L'avocat a alors saisi la Cour européenne des droits de l'Homme (CEDH) pour violation de l'article 6 § 1 de la Convention de sauvegarde des droits de l'Homme relatif au droit à un procès équitable, l'un des conseillers qui siégeait dans la formation de la Cour de cassation de 2009 ayant, plusieurs années auparavant, publiquement apporté son soutien à l'un des juges qui avait porté plainte pour diffamation à son encontre, et de l'article 10 relatif à la liberté d'expression.
Dans un premier arrêt en date du 11 juillet 2013, la CEDH avait constaté qu'il y avait violation de l'article 6 § 1 de la Convention mais pas de violation de l'article 10.

Dans un arrêt du 23 avril 2015, la grande chambre de la CEDH a constaté que le requérant reconnaissait que le conseiller n’avait pas manifesté d’idées préconçues à son encontre.

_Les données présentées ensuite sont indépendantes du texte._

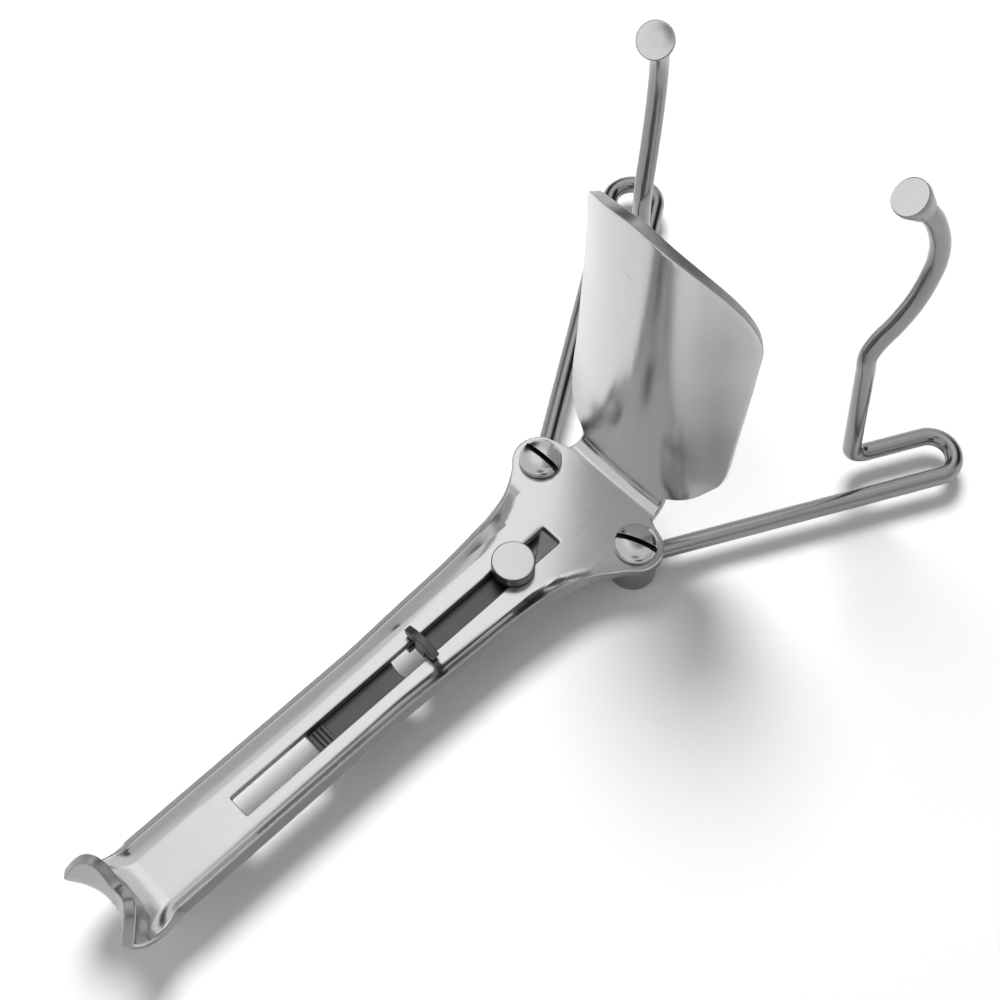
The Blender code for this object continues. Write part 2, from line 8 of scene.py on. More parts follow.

Il soutenait néanmoins que la présence de ce conseiller au sein de la formation de jugement créait une situation qui justifiait ses craintes d’un manque d’impartialité.
La Cour a estimé que les termes employés en 2000 par le conseiller en faveur d’une collègue magistrat, la juge M., laquelle était précisément à l’origine des poursuites diligentées contre le requérant, pouvaient susciter chez le prévenu des doutes quant à l’impartialité du "tribunal". En outre, le requérant n’ayant pas été informé de la présence du conseiller dans la formation de jugement et n’ayant aucune raison de l’envisager, il n’a pu contester la présence de celui-ci ni soulever la question de l’impartialité.
La Cour a jugé que les craintes du requérant pouvaient passer pour objectivement justifiées et déclaré qu’il y a eu violation de l’article 6 § 1 de la Convention.
La Cour a estimé que les propos reprochés au requérant ne constituaient pas des attaques gravement préjudiciables à l’action des tribunaux dénuées de fondement sérieux, mais des critiques à l’égard des juges dessaisis, exprimées dans le cadre d’un débat d’intérêt général relatif au fonctionnement de la justice et dans le contexte d’une affaire au retentissement médiatique important depuis l’origine.
La Cour a jugé que la condamnation pénale de Me M. s’analysait en une ingérence disproportionnée dans son droit à la liberté d’expression et conclut par conséquent à la violation de l’article 10 de la Convention.